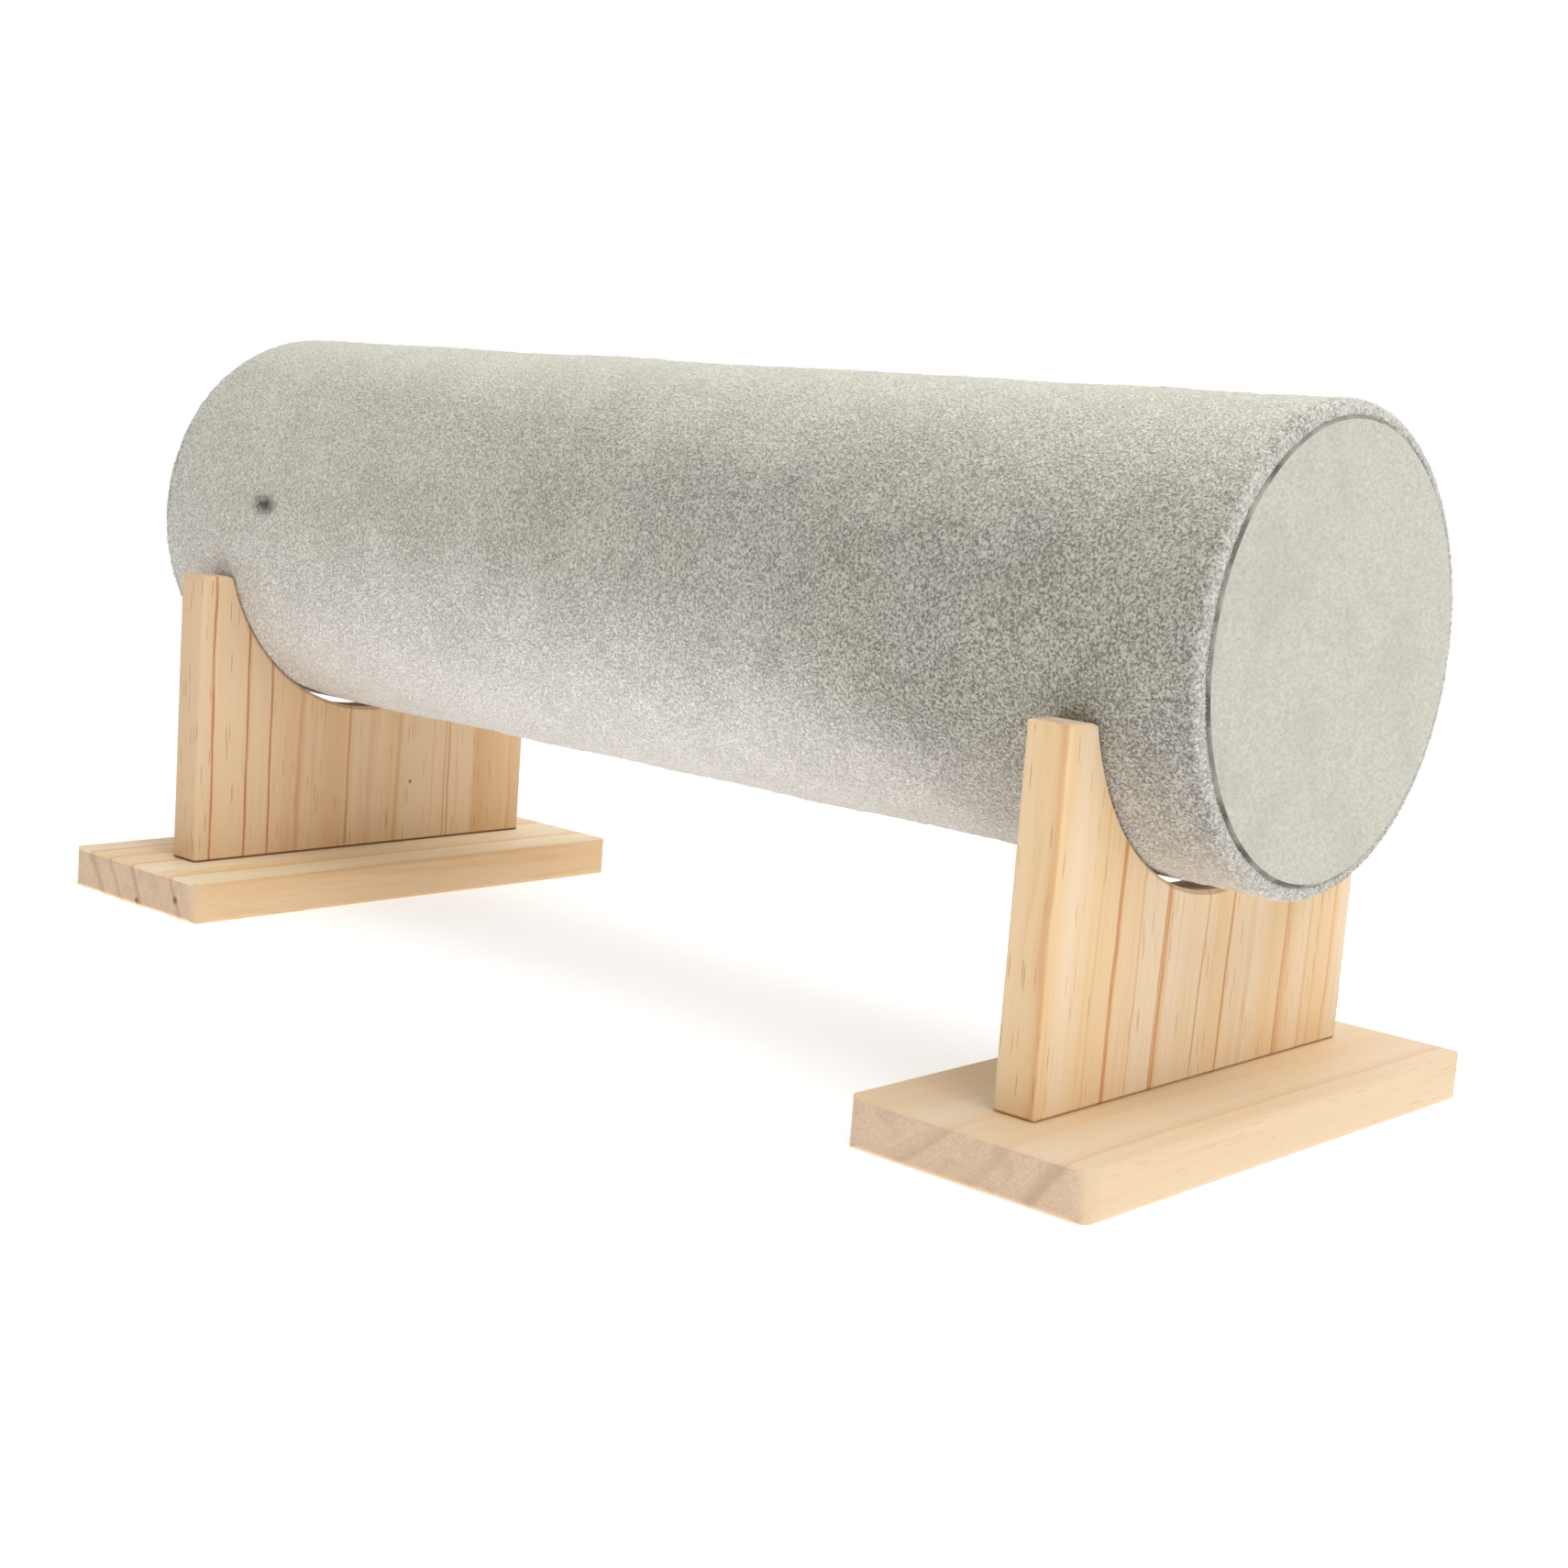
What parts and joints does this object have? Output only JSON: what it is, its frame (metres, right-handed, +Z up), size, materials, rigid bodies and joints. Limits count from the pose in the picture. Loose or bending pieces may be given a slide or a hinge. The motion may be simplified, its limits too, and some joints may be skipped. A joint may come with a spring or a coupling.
{
  "type": "hair accessory stand",
  "caption": "Stand for headbands and hair ties: a padded plush roller that lies in the round cradles of two loose pine stands.",
  "frame": {"origin": "on the floor, midway between the two stands and under the roller's axis", "axes": "+X along the roller towards the right stand, +Y to the rear, +Z up"},
  "size_m": [0.305, 0.132, 0.137],
  "materials": {
    "plush": "matte",
    "end_cloth": "matte",
    "foam": "matte",
    "tube_paper": "matte",
    "grey_board": "matte",
    "pine": "matte",
    "screw_steel": "satin"
  },
  "bodies": {
    "left_stand": {"left_base": "pine", "left_upright": "pine", "left_front_screw": "screw_steel", "left_rear_screw": "screw_steel"},
    "roller": {"core_tube": "tube_paper", "foam_wrap": "foam", "plush_sleeve": "plush", "left_end_board": "grey_board", "left_end_cloth": "end_cloth", "right_end_board": "grey_board", "right_end_cloth": "end_cloth"},
    "right_stand": {"right_base": "pine", "right_upright": "pine", "right_front_screw": "screw_steel", "right_rear_screw": "screw_steel"}
  },
  "joints": [
    {"name": "roller_lift", "type": "slide", "parent": "left_stand", "child": "roller", "axis": [0, 0, 1], "range_m": [0, 0.06]},
    {"name": "right_stand_slide", "type": "slide", "parent": "left_stand", "child": "right_stand", "axis": [1, 0, 0], "range_m": [-0.09, 0.016]}
  ]
}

Task requirements
Recopy the whole listing exactly.

Answer for the task
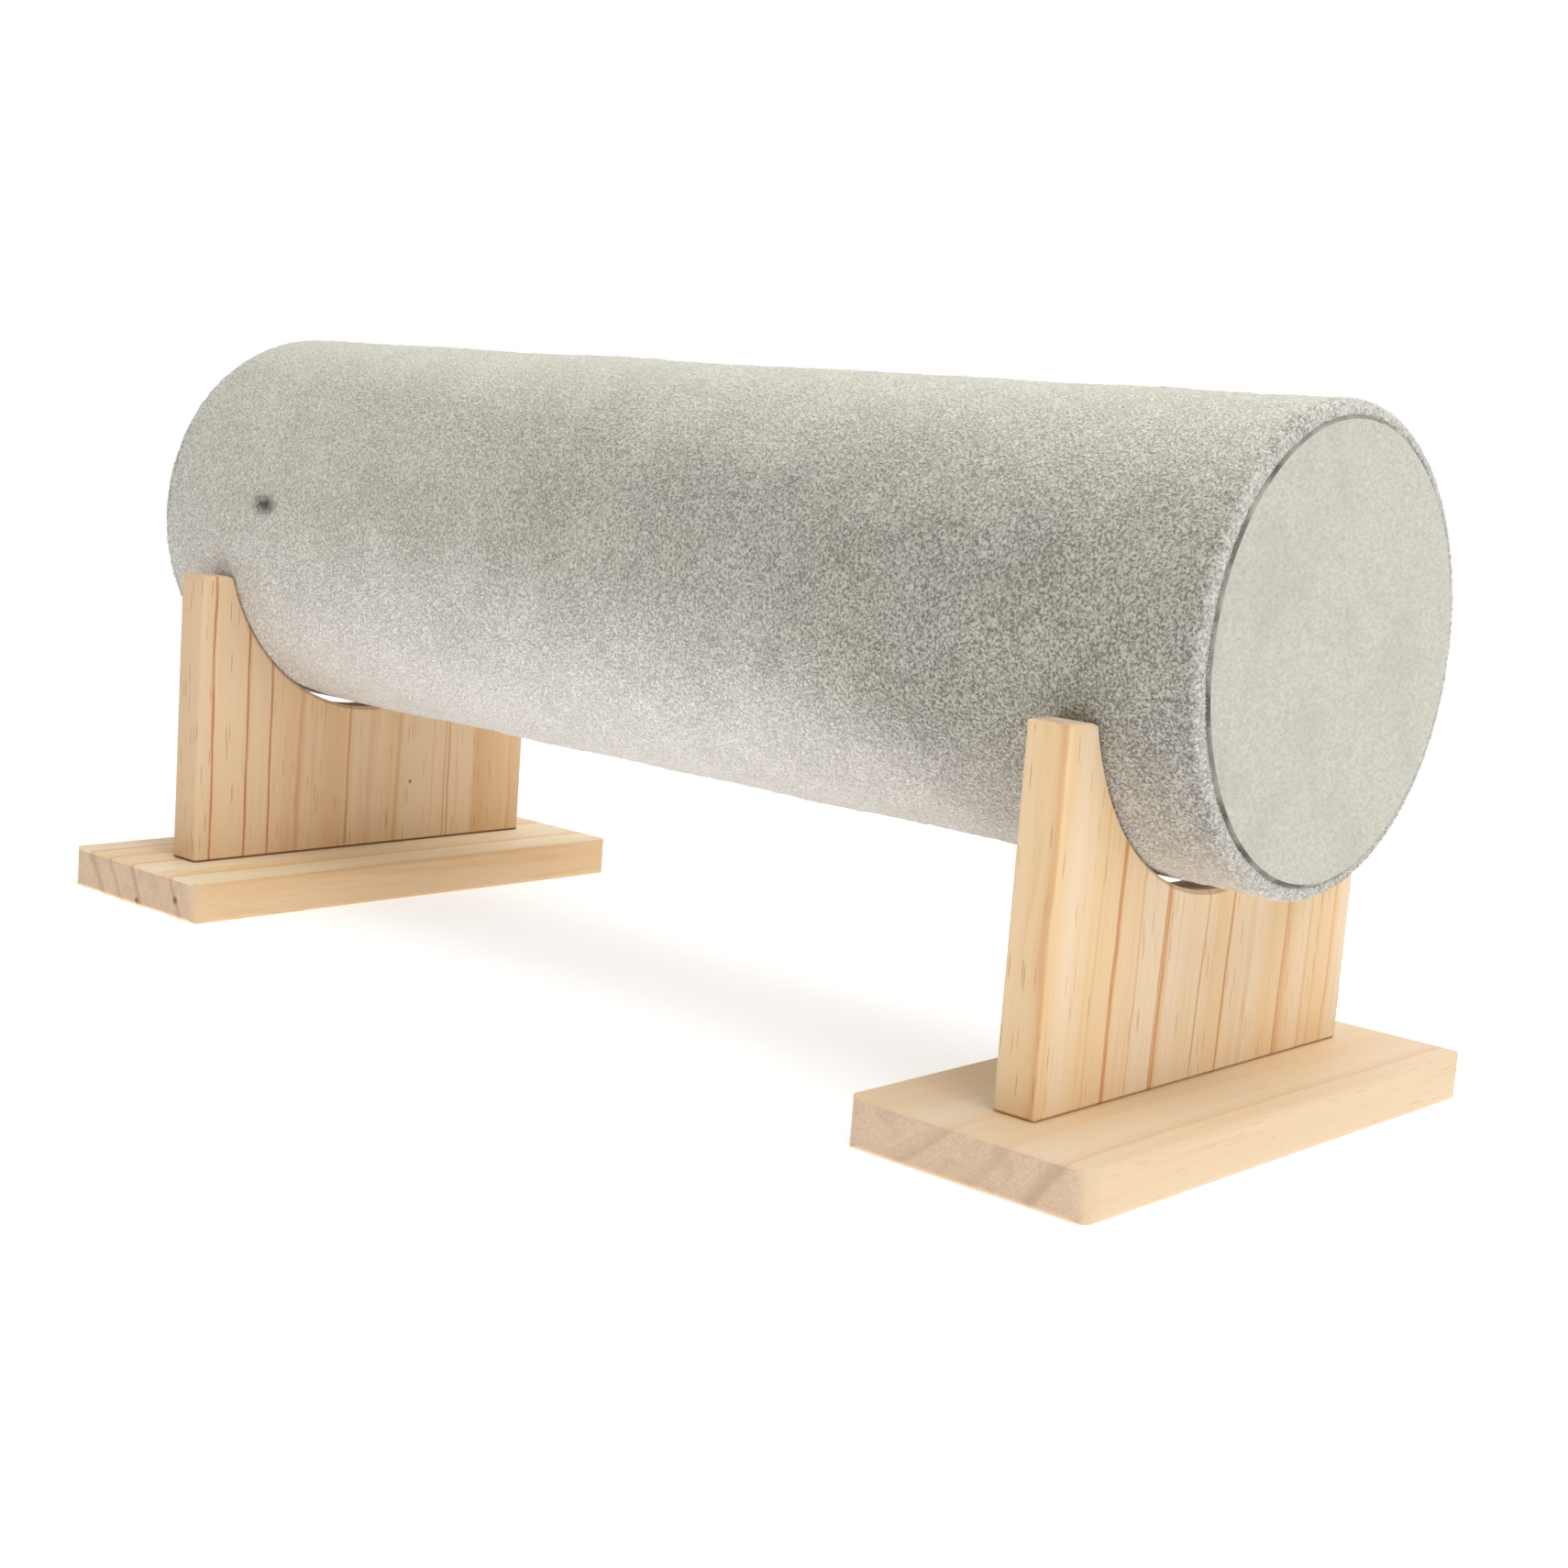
What parts and joints does this object have? Output only JSON: what it is, its frame (metres, right-handed, +Z up), size, materials, rigid bodies and joints. Limits count from the pose in the picture. Loose or bending pieces may be given a slide or a hinge. The motion may be simplified, its limits too, and some joints may be skipped. A joint may come with a spring or a coupling.
{
  "type": "hair accessory stand",
  "caption": "Stand for headbands and hair ties: a padded plush roller that lies in the round cradles of two loose pine stands.",
  "frame": {"origin": "on the floor, midway between the two stands and under the roller's axis", "axes": "+X along the roller towards the right stand, +Y to the rear, +Z up"},
  "size_m": [0.305, 0.132, 0.137],
  "materials": {
    "plush": "matte",
    "end_cloth": "matte",
    "foam": "matte",
    "tube_paper": "matte",
    "grey_board": "matte",
    "pine": "matte",
    "screw_steel": "satin"
  },
  "bodies": {
    "left_stand": {"left_base": "pine", "left_upright": "pine", "left_front_screw": "screw_steel", "left_rear_screw": "screw_steel"},
    "roller": {"core_tube": "tube_paper", "foam_wrap": "foam", "plush_sleeve": "plush", "left_end_board": "grey_board", "left_end_cloth": "end_cloth", "right_end_board": "grey_board", "right_end_cloth": "end_cloth"},
    "right_stand": {"right_base": "pine", "right_upright": "pine", "right_front_screw": "screw_steel", "right_rear_screw": "screw_steel"}
  },
  "joints": [
    {"name": "roller_lift", "type": "slide", "parent": "left_stand", "child": "roller", "axis": [0, 0, 1], "range_m": [0, 0.06]},
    {"name": "right_stand_slide", "type": "slide", "parent": "left_stand", "child": "right_stand", "axis": [1, 0, 0], "range_m": [-0.09, 0.016]}
  ]
}